Aubrey Aloysius, with his warm relaxed voice and personality, generated a cosy family feeling with his simple narrative of the origins and philosophy of the Lorraine Academy. Fiona meeting up with her school principal, who first nurtured her musical talent and and had flown down to be with her that night, and the two kids of Fali and Naomi walking across the stage as they played the encore "Swan" that Fali mentioned was their children’s favourite – these were touching moments. They personalised the evening.

Usually concerts begin with larger works and wind the evening down with lighter works, shorter pieces, encores. Pandit Ravi Shankar had great success in inverting the order – beginning with light-hearted, easily accessible or familiar short pieces before progressing to the more demanding pieces. This concert worked up a taste for music by guiding the audience through the Beethoven variations on “Judas Macabeus”, delectably played by the husband and wife duo, Fali Pavri and Naomi Boole-Masterson, the soaring Rachmaninoff “Vocalise”, a song without words, given a rich-toned, lyrical performance by them and two ever popular Chopin Waltzes that went straight to the heart through loving performances by Fali.

Field, relatively unknown, with close affinity to Chopin, and Schumann’s “Traumerei” demonstrated the calibre of Lorraine: an artist totally in love with her music and her instrument. I am sure Fiona’s students would feel inspired to see her on the concert stage. If our teachers in Goa performed more often in concert settings, sharing their love for music making as well as the concert platform with their students, they would learn to live the music rather than concentrate on examination pieces, grades and certificates.

Compelled to leave very reluctantly, I asked Vijayan Almeida, a music lover and teacher, to provide feedback on the rest of the concert. The inclusion of Ginastera’s “Argentinian Dances” which showed Fali in top form on the piano and the Martinu “Variations on a Slovakian theme” showcasing exciting duo playing, widened the musical palette while retaining the liveliness of music appreciation and enjoyment.

The concert before the intermission generated an appreciation of the “rich heritage of world music” that the Lorraine Academy seeks to revive and spread. The audience returned to experience two very different three movement works.

Vijayan’s favorite was a composition by John Mayer from Kolkata. “Prabandha” was structured around passages of an Indian classical recital. In the hands of Fali, the piano amazingly brought out the rhythmic complexity of the tabla in the first movement, “Tihai”, and the sound of the drone strings of the sitar while providing brisk rhythmic accompaniment in “Jhalla”, the second movement. We were privileged to hear "live" the pianist featured in the premiere recording of the work on the Guild label. Vijayan comments that Indian classical music is a great way to teach students of western classical music the subtlety of melody that cannot be written on a sheet.

I am sure the Brahms sonata too was exciting though more demanding. But they had prepared the audience to be receptive to serious music. That was the nature of the excellent programming of the evening: a shared progressive journey into music.

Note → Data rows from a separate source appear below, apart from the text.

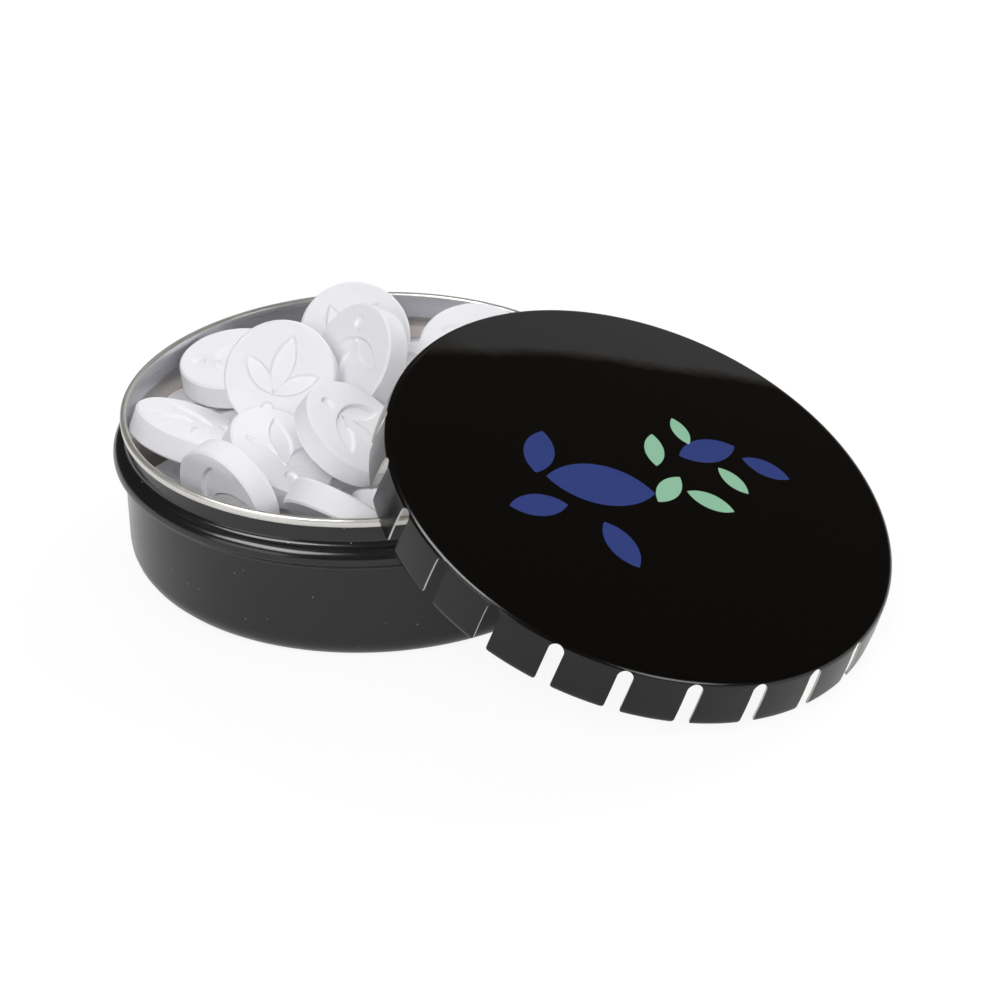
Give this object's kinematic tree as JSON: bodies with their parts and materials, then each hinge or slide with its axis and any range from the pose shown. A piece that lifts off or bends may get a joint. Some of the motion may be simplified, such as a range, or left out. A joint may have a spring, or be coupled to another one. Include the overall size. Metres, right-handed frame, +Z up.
{
  "type": "mint tin",
  "caption": "Round drawn click tin filled with loose pressed mints, its slotted push-on lid taken off and leaned on the rim.",
  "frame": {"origin": "centre of the tin's flat bottom", "axes": "+Z up, along the tin's axis; +X from the tin's axis towards the leaned lid's centre"},
  "size_m": [0.1114, 0.071, 0.0335],
  "materials": {
    "tin_paint": "dark grey satin lacquer with a bare bright rim",
    "lid_paint": "near-black gloss lacquer, bare bright inside",
    "mint": "matt pressed sugar, white"
  },
  "bodies": {
    "tin": {"tin_base": "tin_paint", "mint_01": "mint", "mint_02": "mint", "mint_03": "mint", "mint_04": "mint", "mint_05": "mint", "mint_06": "mint", "mint_07": "mint", "mint_08": "mint", "mint_09": "mint", "mint_10": "mint", "mint_11": "mint", "mint_12": "mint", "mint_13": "mint", "mint_14": "mint", "mint_15": "mint", "mint_16": "mint", "mint_17": "mint", "mint_18": "mint", "mint_19": "mint", "mint_20": "mint", "mint_21": "mint", "mint_22": "mint", "mint_23": "mint", "mint_24": "mint", "mint_25": "mint", "mint_27": "mint", "mint_28": "mint", "mint_29": "mint", "mint_30": "mint", "mint_31": "mint", "mint_33": "mint", "mint_35": "mint"},
    "lid": {"lid": "lid_paint"},
    "mint_26": {"mint_26": "mint"},
    "mint_32": {"mint_32": "mint"},
    "mint_34": {"mint_34": "mint"}
  },
  "joints": [
    {"name": "lid_lift", "type": "slide", "parent": "tin", "child": "lid", "axis": [0.3844, 0, 0.9232], "range_m": [0, 0.06]},
    {"name": "mint_26_lift", "type": "slide", "parent": "tin", "child": "mint_26", "axis": [0.0885, -0.3304, 0.9397], "range_m": [0, 0.02]},
    {"name": "mint_32_lift", "type": "slide", "parent": "tin", "child": "mint_32", "axis": [-0.1445, -0.3971, 0.9063], "range_m": [0, 0.02]},
    {"name": "mint_34_lift", "type": "slide", "parent": "tin", "child": "mint_34", "axis": [0, 0, 1], "range_m": [0, 0.02]}
  ]
}
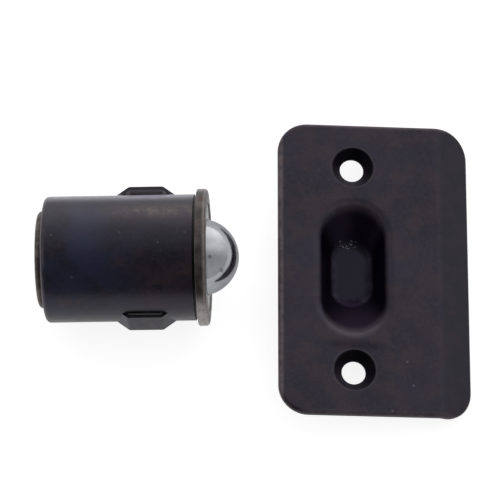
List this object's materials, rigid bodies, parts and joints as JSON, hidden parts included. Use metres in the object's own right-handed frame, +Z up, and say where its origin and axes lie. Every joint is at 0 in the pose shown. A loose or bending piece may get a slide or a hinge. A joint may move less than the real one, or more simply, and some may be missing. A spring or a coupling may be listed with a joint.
{
  "type": "ball catch",
  "caption": "Drive-in ball catch with a sprung steel ball in a ribbed barrel, and its full-lip strike plate with a pressed cup, laid side by side.",
  "frame": {"origin": "centre of the overall box in plan, on the surface that both halves lie on", "axes": "+X from the catch to its strike, close to the catch's axis, which rises 2.07 degrees towards the ball; +Y along the strike's long side; +Z up, out of the surface"},
  "size_m": [0.0804, 0.0572, 0.0254],
  "materials": {
    "blackened_sleeve": "satin blue-black oxide on steel",
    "bronzed_flange": "worn oil-rubbed bronze on steel",
    "blackened_nose": "gloss black oxide on steel",
    "bronzed_cap": "worn oil-rubbed bronze on steel",
    "ball_steel": "satin ground steel",
    "seat_brass": "turned brass",
    "spring_steel": "drawn spring wire",
    "strike_black": "matt dark bronze-black on steel"
  },
  "bodies": {
    "root": {"grip_sleeve": "blackened_sleeve", "face_flange": "bronzed_flange", "ball_housing": "blackened_nose", "rear_cap": "bronzed_cap", "coil_spring": "spring_steel", "strike_plate": "strike_black"},
    "plunger": {"ball_seat": "seat_brass"},
    "rolling_ball": {"ball": "ball_steel"}
  },
  "joints": [
    {"name": "plunger_slide", "type": "slide", "parent": "root", "child": "plunger", "axis": [-0.9993, 0, -0.0361], "range_m": [0, 0.0055], "stiffness_N_per_m": 4000, "springref_m": -0.004, "deforming": ["coil_spring"]},
    {"name": "ball_roll", "type": "hinge", "parent": "plunger", "child": "rolling_ball", "pos_m": [-0.00991, 0, 0.0127], "axis": [0, 1, 0], "continuous": true}
  ]
}
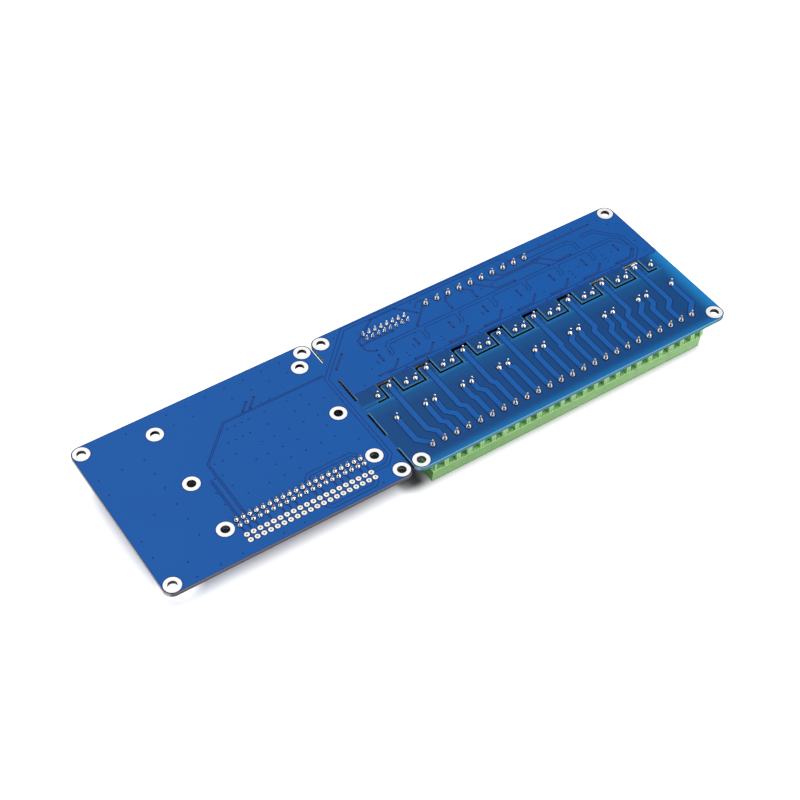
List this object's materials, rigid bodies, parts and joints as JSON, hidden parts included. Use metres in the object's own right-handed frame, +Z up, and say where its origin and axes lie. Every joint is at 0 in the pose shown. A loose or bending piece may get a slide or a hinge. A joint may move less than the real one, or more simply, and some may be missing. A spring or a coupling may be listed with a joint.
{
  "type": "relay module board",
  "caption": "Long circuit panel in two tabbed halves: a carrier for a small computer and a relay half with cube relays and screw terminals, lying solder side up.",
  "frame": {"origin": "on the floor below the middle of the panel", "axes": "+X along the panel from the carrier half to the relay half, +Y from the relay terminals to the input terminals, +Z up, towards the solder side"},
  "size_m": [0.2326, 0.072, 0.0198],
  "materials": {
    "solder_mask": "blue solder mask over glass laminate",
    "tinned_land": "tinned copper",
    "masked_copper": "copper under blue solder mask",
    "terminal_green": "moulded green plastic",
    "plated_clamp": "tin-plated brass",
    "plated_screw": "zinc-plated steel",
    "solder": "solder round a tinned pin",
    "black_plastic": "black moulded plastic",
    "yellow_cap": "moulded plastic cap",
    "gold_pin": "gold-flashed pin",
    "white_chip": "moulded white package",
    "tinned_lead": "tinned lead",
    "black_chip": "moulded black package",
    "lamp_lens": "tinted lens on a white base",
    "relay_case": "blue moulded case"
  },
  "bodies": {
    "root": {"circuit_board": "solder_mask", "coupler_leads": "tinned_lead", "couplers": "white_chip", "flyback_diodes": "black_chip", "hole_lands": "tinned_land", "input_pin_joints": "solder", "input_resistors": "black_chip", "input_terminal_blocks": "terminal_green", "input_terminal_clamps": "plated_clamp", "input_terminal_screws": "plated_screw", "jumper_base": "black_plastic", "jumper_caps": "yellow_cap", "jumper_pin_joints": "solder", "jumper_pins": "gold_pin", "lamp_resistors": "black_chip", "power_traces": "masked_copper", "relay_1": "relay_case", "relay_2": "relay_case", "relay_3": "relay_case", "relay_4": "relay_case", "relay_5": "relay_case", "relay_6": "relay_case", "relay_7": "relay_case", "relay_8": "relay_case", "relay_pin_joints": "solder", "relay_terminal_blocks": "terminal_green", "relay_terminal_clamps": "plated_clamp", "relay_terminal_screws": "plated_screw", "socket_contacts": "gold_pin", "socket_housing": "black_plastic", "socket_pin_joints": "solder", "status_lamps": "lamp_lens", "terminal_pin_joints": "solder", "transistors": "black_chip"}
  },
  "joints": []
}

The stage is always the best classroom.  What is the point of learning music if we do not find JOY in performing and sharing it? It was disappointing that so few people grabbed the opportunity of sharing the love of great music in performance. Specially as the cost of entry was so affordable: FREE! And particularly disheartening was the conspicuous absence of our young musicians. The Lorraine Music Academy believes in “empowering children and adults to discover their hidden musical talents” and in “touching lives through music”. Where were the young talents of Goa this evening?